## GIVEN INSTRUCTION
Reproduce, without any change, the span of lines from the opening of the records below to the line containing "and block feet.", inclusive.

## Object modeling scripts
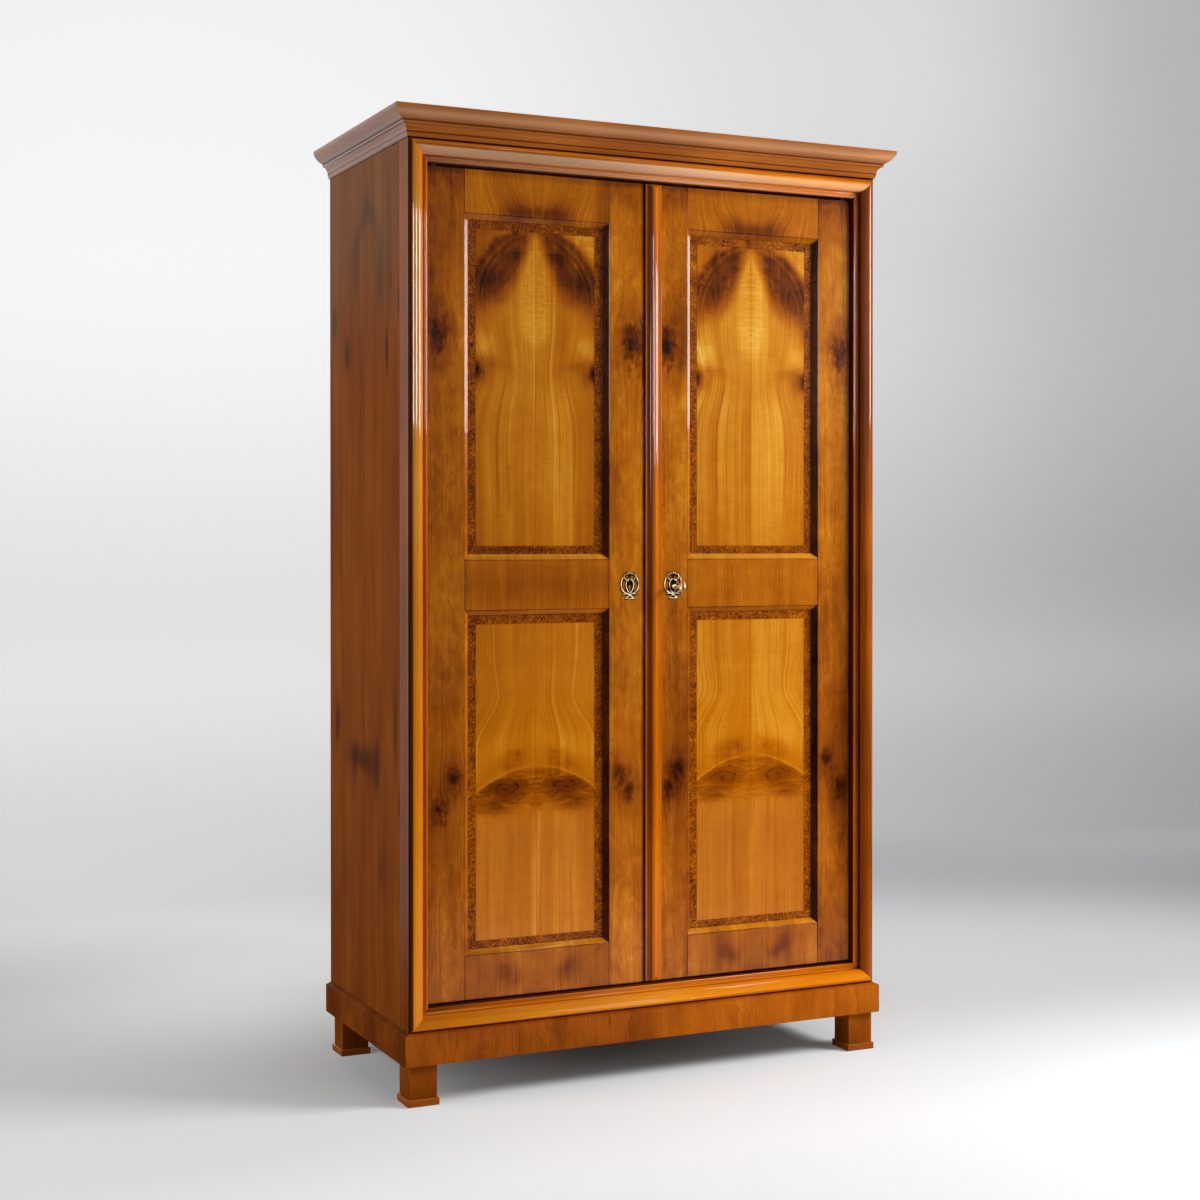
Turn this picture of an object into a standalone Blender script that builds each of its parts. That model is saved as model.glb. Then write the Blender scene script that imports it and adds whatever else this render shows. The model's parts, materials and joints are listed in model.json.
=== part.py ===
"""Two-door panelled wardrobe with a moulded face frame, a mitred cornice and block feet.

Metres, +Z up. The origin is on the floor, under the middle of the whole piece.
The doors face -Y. Heights are stacked from the floor, depths from the front of the case.
"""
import math

import bmesh
import bpy
from mathutils import Vector

# Clearance left between two pieces that touch, and how far a cutter runs past a face.
seat_gap = 0.0003
overrun = 0.004
mitre_gap = seat_gap * math.sqrt(2)

# Case: the box behind the face frame.
case_width = 1.040
case_depth = 0.493
case_height = 1.702
side_thickness = 0.022
board_thickness = 0.020
board_lap = 0.0037
dado_depth = 0.008
back_thickness = 0.012
back_rebate = 0.011
back_overlap = 0.010
back_board_count = 3

# Face frame: a flattened half round, a quirk and an inner bead.
frame_width = 0.043
frame_back_margin = 0.0045
frame_fillet = 0.0018
torus_radius = 0.014
torus_sink = 0.004
quirk_depth = 0.0060
bead_radius = 0.0055
bead_depth = 0.013
torus_steps = 12
bead_steps = 6

# Cornice, from the bottom up.
cornice_bead_height = 0.0095
cornice_cove_height = 0.0150
cornice_fillet_height = 0.0055
cornice_crown_height = 0.0205
cornice_fascia_height = 0.0060
cornice_bead_projection = 0.0050
cornice_fillet_projection = 0.0160
cornice_projection = 0.036
cornice_crown_belly = 0.0028
cornice_tail = 0.030
cornice_curve_steps = 6

# Plinth and feet.
plinth_height = 0.0625
plinth_thickness = 0.022
plinth_projection = 0.0107
plinth_bevel_height = 0.005
foot_height = 0.079
foot_width = 0.0565
foot_inset = 0.012
pad_height = 0.0144
pad_projection = 0.0036
pad_bevel = 0.0015

# Doors. Both panel openings start at the same offset from the middle line.
door_recess = 0.0215
door_thickness = 0.024
door_side_gap = 0.002
door_top_gap = 0.003
door_bottom_gap = 0.0025
meeting_offset = 0.0085
meeting_gap = 0.002
outer_stile_width = 0.0775
panel_offset = 0.0885
top_rail_height = 0.086
lock_rail_height = 0.098
bottom_rail_height = 0.0865
bevel_width = 0.010
bevel_lip = 0.0015
panel_sink = 0.012
groove_depth = 0.009
tongue_thickness = 0.006
panel_play = 0.0007
panel_field_thickness = 0.010
feather_width = 0.030
tenon_thickness = 0.007
tenon_length = 0.035
lock_tenon_length = 0.010
tenon_shoulder = 0.014
mortise_play = 0.0005

# Cover strip on the right door.
strip_width = 0.0355
strip_height = 0.010
strip_lip_width = 0.002
strip_lip_height = 0.002
strip_crown_radius = 0.0068
strip_end_gap = 0.001
strip_steps = 8

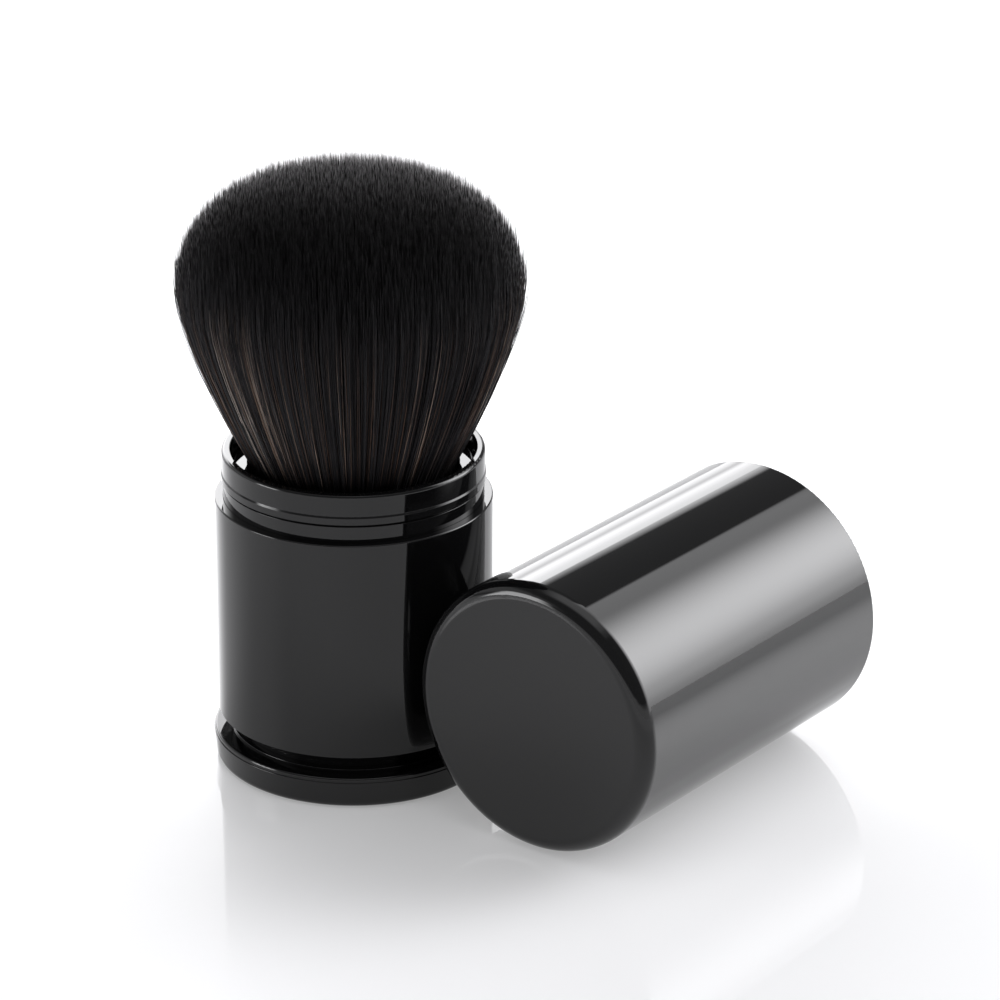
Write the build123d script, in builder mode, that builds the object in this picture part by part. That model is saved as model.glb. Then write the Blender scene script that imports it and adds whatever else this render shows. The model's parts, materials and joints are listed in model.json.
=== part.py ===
from build123d import *
import os

# A retractable powder brush, standing on its foot with the hair out.
# Its cap is off and lies on its side, touching the sleeve.
# Millimetres, +Z up. The origin is the middle of the foot's underside,
# and the cap's axis runs along X with its mouth towards +X.

# Running and seating clearances, all radial
running_gap = 0.07
ring_gap = 0.04
seat_gap = 0.05

# Overrun of every cut past the face that it leaves
overrun = 1.0

# Sleeve: a drawn metal shell over a moulded tube, whose top is the neck
sleeve_radius = 18.0
sleeve_height = 29.55
sleeve_wall = 0.4
sleeve_edge_round = 0.2
shoulder_width = 1.0
neck_height = 6.4
neck_wall = 1.15
neck_rim_round = 0.45
neck_bore_round = 0.15

# Neck's rings, by their heights above the shoulder and their depths: a plain band,
# a thin line and a bead with a sloped top
line_start = 2.1
line_width = 0.3
line_depth = 0.4
band_inset = 0.12
band_round = 0.06
bead_width = 0.9
bead_slope = 0.25
bead_proud = 0.12
bead_round = 0.08

# Foot: a flange that stands proud of the sleeve and tapers downwards, with a band
# under its top edge, and on it a low step round the slider in an open recess
foot_overhang = 0.65
foot_height = 4.2
foot_taper = 0.35
foot_bottom_round = 0.9
rim_band_height = 0.6
rim_band_inset = 0.12
rim_band_round = 0.08
foot_rim_round = 0.28
step_inset = 1.7
step_height = 0.3
step_round = 0.1
foot_gap = 2.35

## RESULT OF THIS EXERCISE
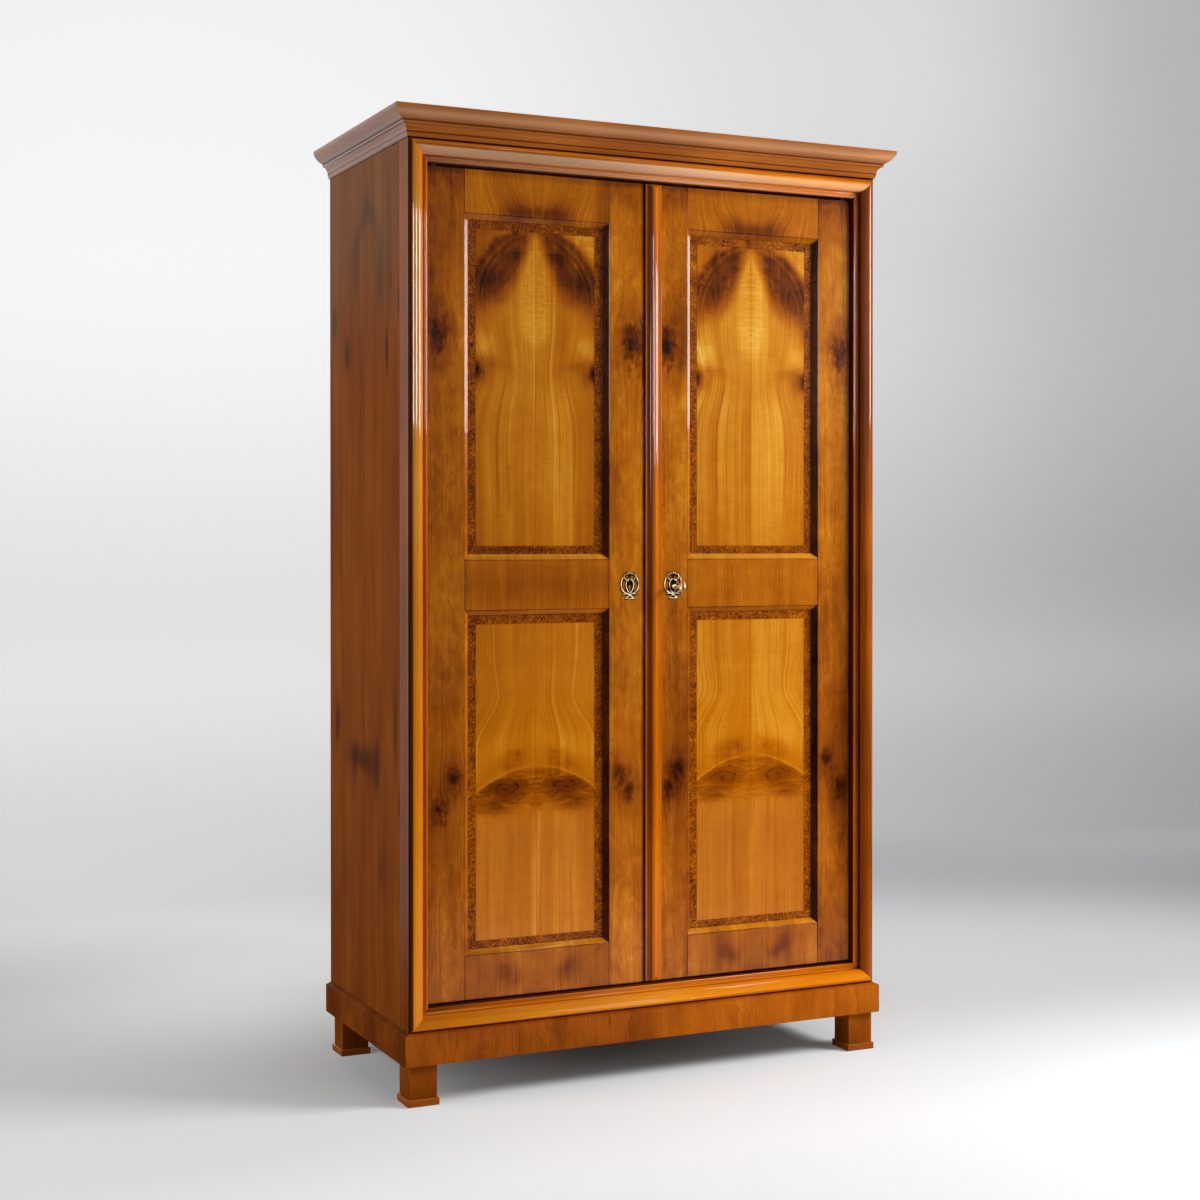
Turn this picture of an object into a standalone Blender script that builds each of its parts. That model is saved as model.glb. Then write the Blender scene script that imports it and adds whatever else this render shows. The model's parts, materials and joints are listed in model.json.
=== part.py ===
"""Two-door panelled wardrobe with a moulded face frame, a mitred cornice and block feet.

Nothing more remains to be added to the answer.